E a desgraça não fica por aí. Foi a minha geração que transformou o acesso à informação num estímulo barato e imediato. Com um simples toque na tela do celular estamos diante de notícias, fofocas, vídeos, detalhes de tudo e de todos. É claro, essa avalanche de informações tem gerado muitos outros problemas. Soterradas pelo acúmulo de informações, muitas pessoas padecem da síndrome do pânico, da angústia, da ansiedade.

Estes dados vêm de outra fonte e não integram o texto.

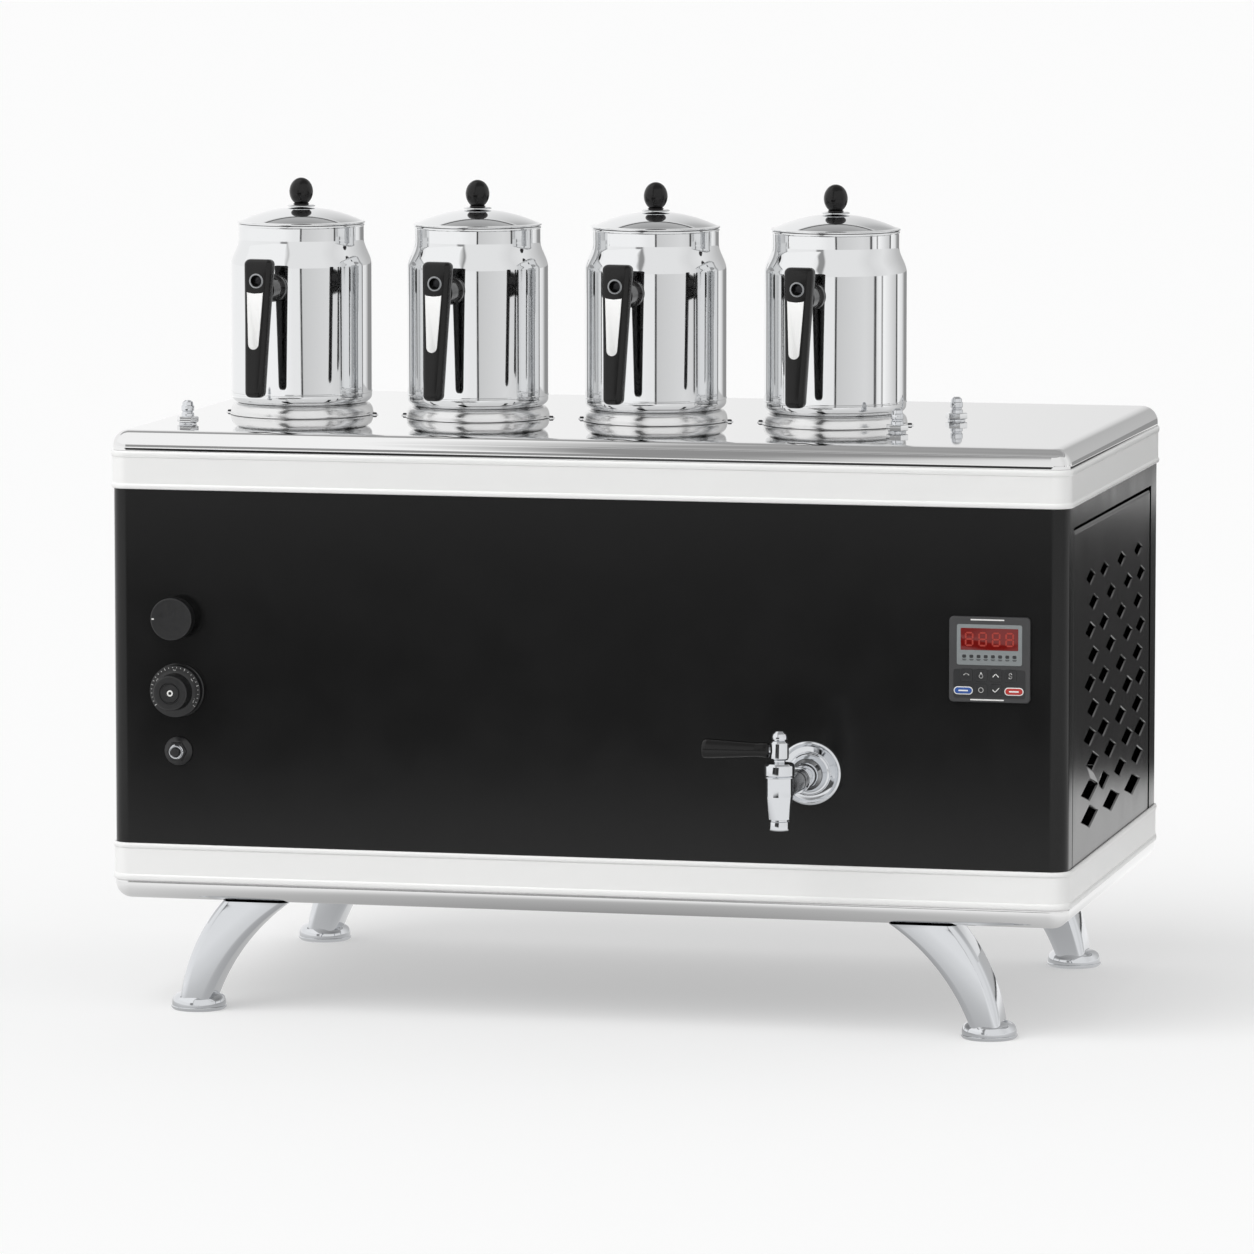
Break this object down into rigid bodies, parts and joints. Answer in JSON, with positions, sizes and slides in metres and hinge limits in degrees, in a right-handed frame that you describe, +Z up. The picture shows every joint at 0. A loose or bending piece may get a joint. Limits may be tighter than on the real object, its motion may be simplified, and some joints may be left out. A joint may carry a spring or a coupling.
{
  "type": "tea urn",
  "caption": "Counter-top tea boiler: black vented case on curved legs, polished cover with lift-off teapots on seat rings, lever tap, knobs and controller.",
  "frame": {"origin": "on the floor, under the middle of the whole outline with the tap", "axes": "+X to the right seen from the front, +Y to the back, +Z up"},
  "size_m": [0.9052, 0.6678, 0.7662],
  "materials": {
    "cover_steel": "mirror-polished stainless steel",
    "trim_aluminium": "satin anodised, with bright beads",
    "case_lacquer": "black semi-gloss powder coat",
    "leg_chrome": "bright chrome plating",
    "tank_steel": "plain mill stainless steel",
    "burner_iron": "bare cast iron",
    "pipe_brass": "plain drawn brass",
    "knob_plastic": "black moulded phenolic",
    "controller_plastic": "fine-textured black",
    "window_red": "clear dark red filter",
    "keypad_film": "printed membrane",
    "gland_nylon": "black nylon",
    "tap_chrome": "bright chrome plating",
    "pot_steel": "mirror-polished stainless steel",
    "grip_plastic": "black phenolic"
  },
  "bodies": {
    "root": {"top_cover": "cover_steel", "bottom_pan": "cover_steel", "top_trim": "trim_aluminium", "bottom_trim": "trim_aluminium", "front_panel": "case_lacquer", "back_panel": "case_lacquer", "right_side_panel": "case_lacquer", "left_side_panel": "case_lacquer", "leg_front_left": "leg_chrome", "foot_front_left": "leg_chrome", "leg_front_right": "leg_chrome", "foot_front_right": "leg_chrome", "leg_back_left": "leg_chrome", "foot_back_left": "leg_chrome", "leg_back_right": "leg_chrome", "foot_back_right": "leg_chrome", "water_tank": "tank_steel", "heating_element": "tank_steel", "burner": "burner_iron", "gas_inlet_pipe": "pipe_brass", "gas_valve": "pipe_brass", "thermostat": "tank_steel", "igniter_body": "knob_plastic", "cable_gland": "gland_nylon", "dial_bezel": "knob_plastic", "igniter_bezel": "knob_plastic", "controller_case": "controller_plastic", "display_window": "window_red", "keypad": "keypad_film", "tap_flange": "tap_chrome", "tap_insulator": "knob_plastic", "tap_body": "tap_chrome", "vent_stud_left": "tap_chrome", "vent_stud_middle": "tap_chrome", "vent_stud_right": "tap_chrome", "seat_ring_1": "cover_steel", "seat_ring_2": "cover_steel", "seat_ring_3": "cover_steel", "seat_ring_4": "cover_steel"},
    "gas_knob_body": {"gas_knob": "knob_plastic"},
    "thermostat_knob_body": {"thermostat_knob": "knob_plastic"},
    "igniter_button_body": {"igniter_button": "knob_plastic"},
    "tap_lever_body": {"tap_lever": "tap_chrome", "tap_grip": "grip_plastic"},
    "pot_1": {"pot_body_1": "pot_steel", "pot_handle_1": "grip_plastic"},
    "lid_1": {"pot_lid_1": "pot_steel", "lid_knob_1": "grip_plastic"},
    "pot_2": {"pot_body_2": "pot_steel", "pot_handle_2": "grip_plastic"},
    "lid_2": {"pot_lid_2": "pot_steel", "lid_knob_2": "grip_plastic"},
    "pot_3": {"pot_body_3": "pot_steel", "pot_handle_3": "grip_plastic"},
    "lid_3": {"pot_lid_3": "pot_steel", "lid_knob_3": "grip_plastic"},
    "pot_4": {"pot_body_4": "pot_steel", "pot_handle_4": "grip_plastic"},
    "lid_4": {"pot_lid_4": "pot_steel", "lid_knob_4": "grip_plastic"}
  },
  "joints": [
    {"name": "gas_knob_turn", "type": "hinge", "parent": "root", "child": "gas_knob_body", "pos_m": [-0.385, -0.2001, 0.3705], "axis": [0, -1, 0], "range_deg": [0, 180]},
    {"name": "thermostat_turn", "type": "hinge", "parent": "root", "child": "thermostat_knob_body", "pos_m": [-0.385, -0.2001, 0.3022], "axis": [0, 1, 0], "range_deg": [0, 270]},
    {"name": "igniter_press", "type": "slide", "parent": "root", "child": "igniter_button_body", "axis": [0, 1, 0], "range_m": [0, 0.003], "stiffness_N_per_m": 800, "springref_m": -0.002},
    {"name": "tap_turn", "type": "hinge", "parent": "root", "child": "tap_lever_body", "pos_m": [0.213, -0.3201, 0.2425], "axis": [0, 0, 1], "range_deg": [0, 90]},
    {"name": "pot_1_lift", "type": "slide", "parent": "root", "child": "pot_1", "axis": [0, 0, 1], "range_m": [0, 0.2]},
    {"name": "lid_1_lift", "type": "slide", "parent": "pot_1", "child": "lid_1", "axis": [0, 0, 1], "range_m": [0, 0.06]},
    {"name": "pot_2_lift", "type": "slide", "parent": "root", "child": "pot_2", "axis": [0, 0, 1], "range_m": [0, 0.2]},
    {"name": "lid_2_lift", "type": "slide", "parent": "pot_2", "child": "lid_2", "axis": [0, 0, 1], "range_m": [0, 0.06]},
    {"name": "pot_3_lift", "type": "slide", "parent": "root", "child": "pot_3", "axis": [0, 0, 1], "range_m": [0, 0.2]},
    {"name": "lid_3_lift", "type": "slide", "parent": "pot_3", "child": "lid_3", "axis": [0, 0, 1], "range_m": [0, 0.06]},
    {"name": "pot_4_lift", "type": "slide", "parent": "root", "child": "pot_4", "axis": [0, 0, 1], "range_m": [0, 0.2]},
    {"name": "lid_4_lift", "type": "slide", "parent": "pot_4", "child": "lid_4", "axis": [0, 0, 1], "range_m": [0, 0.06]}
  ]
}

Vejo ao meu redor muitos jovens convencidos que aprenderam as nossas lições de sobrevivência nesse mundo maluco. Fomos nós que ensinamos a eles que é preciso vencer a qualquer preço. O resultado pode ser visto no alcance de resultados incríveis no mundo da arte e da ciência, reforçando ainda mais a ideia de que nenhum sacrifício deveria ser considerado excessivo diante da promoção da excelência e dos talentos da nossa juventude. Peraí... Quantos estudantes universitários cometem suicídio após o desenvolvimento de um quadro depressivo, nem tudo são flores. Eles nos lembram que automatizamos a vida e acabamos desatentos para ela. Tragicamente nos lembram que somos mortais e que perder também faz parte. Realizações extraordinárias exigem sacrifícios, é claro. O problema é só valorizar isso. É opressivo.
Tenho buscado outras referências para criticar esse pensamento dominante. A boa notícia é que existem vozes dissonantes. Salve Abdias Nascimento e seu Teatro Experimental do Negro. Salve Muniz Sodré, Lélia Gonzalez, Sueli Carneiro. Eu também agradeço aos jovens que nos dizem que estão disponíveis para trabalhar de forma mais saudável, sem ultrapassar os limites físicos e emocionais. É preciso também se divertir e considerar outros valores além da alta performance, não é mesmo? Cooperação? Respeito? Solidariedade?